TASK OBJECTIVE: Print the full listing exactly.

DATASET SECTION:
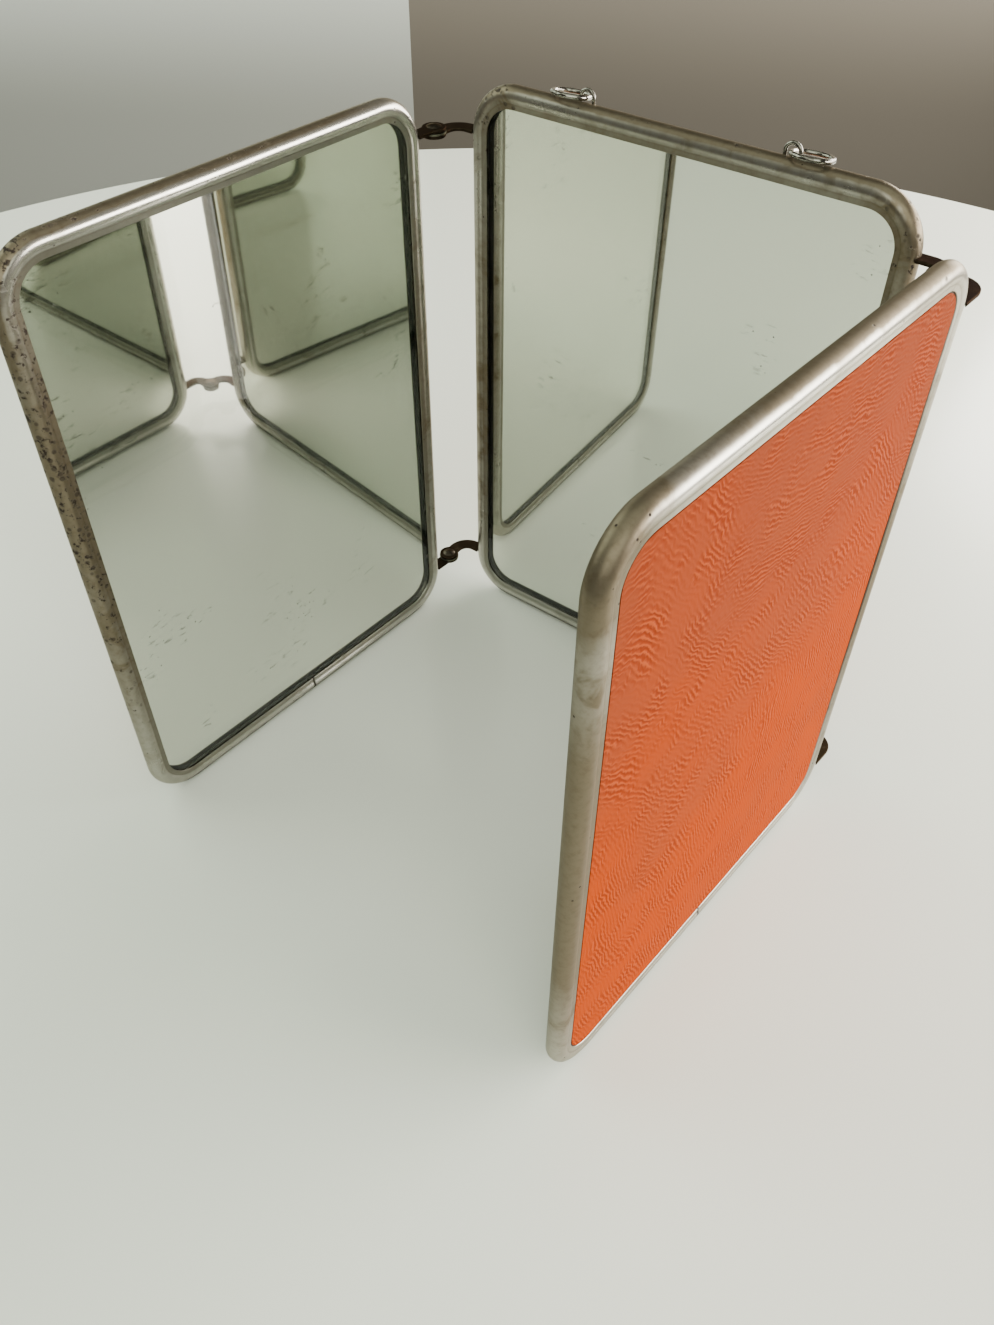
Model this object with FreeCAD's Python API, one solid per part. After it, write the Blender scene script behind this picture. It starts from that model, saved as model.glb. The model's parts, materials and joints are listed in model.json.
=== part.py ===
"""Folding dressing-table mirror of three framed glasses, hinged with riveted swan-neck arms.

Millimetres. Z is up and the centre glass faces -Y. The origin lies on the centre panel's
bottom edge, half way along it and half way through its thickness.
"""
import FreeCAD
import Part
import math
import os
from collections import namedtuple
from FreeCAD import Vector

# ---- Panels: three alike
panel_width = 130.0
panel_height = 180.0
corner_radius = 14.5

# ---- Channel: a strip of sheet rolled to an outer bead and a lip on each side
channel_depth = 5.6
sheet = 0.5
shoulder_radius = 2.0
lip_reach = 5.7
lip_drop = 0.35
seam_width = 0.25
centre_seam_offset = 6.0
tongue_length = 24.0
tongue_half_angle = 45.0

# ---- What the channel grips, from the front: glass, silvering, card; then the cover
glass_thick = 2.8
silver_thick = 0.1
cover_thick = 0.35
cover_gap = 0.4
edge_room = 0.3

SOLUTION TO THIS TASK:
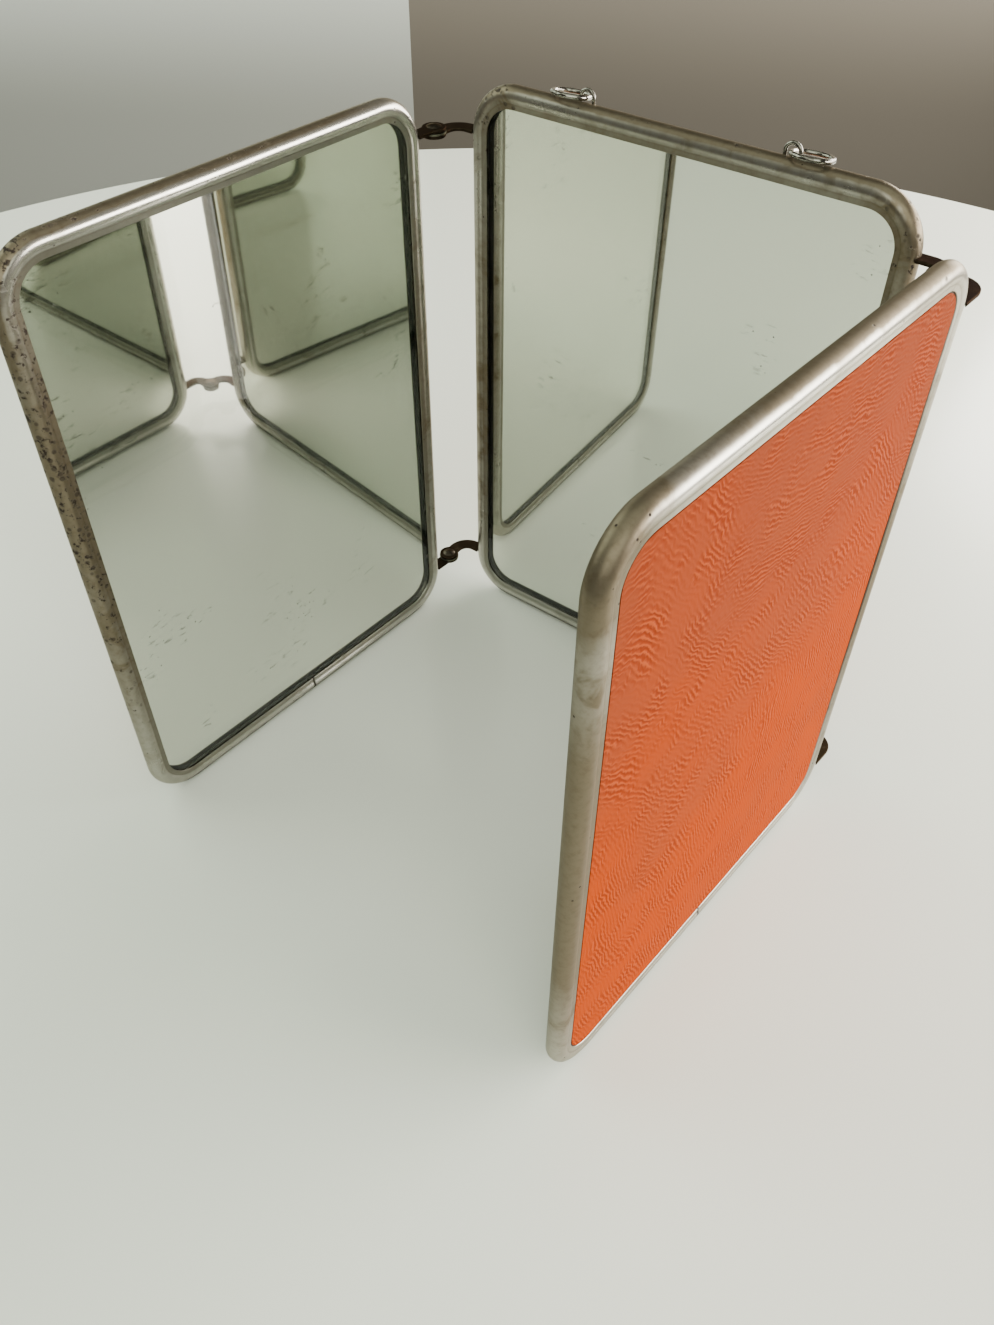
Model this object with FreeCAD's Python API, one solid per part. After it, write the Blender scene script behind this picture. It starts from that model, saved as model.glb. The model's parts, materials and joints are listed in model.json.
=== part.py ===
"""Folding dressing-table mirror of three framed glasses, hinged with riveted swan-neck arms.

Millimetres. Z is up and the centre glass faces -Y. The origin lies on the centre panel's
bottom edge, half way along it and half way through its thickness.
"""
import FreeCAD
import Part
import math
import os
from collections import namedtuple
from FreeCAD import Vector

# ---- Panels: three alike
panel_width = 130.0
panel_height = 180.0
corner_radius = 14.5

# ---- Channel: a strip of sheet rolled to an outer bead and a lip on each side
channel_depth = 5.6
sheet = 0.5
shoulder_radius = 2.0
lip_reach = 5.7
lip_drop = 0.35
seam_width = 0.25
centre_seam_offset = 6.0
tongue_length = 24.0
tongue_half_angle = 45.0

# ---- What the channel grips, from the front: glass, silvering, card; then the cover
glass_thick = 2.8
silver_thick = 0.1
cover_thick = 0.35
cover_gap = 0.4
edge_room = 0.3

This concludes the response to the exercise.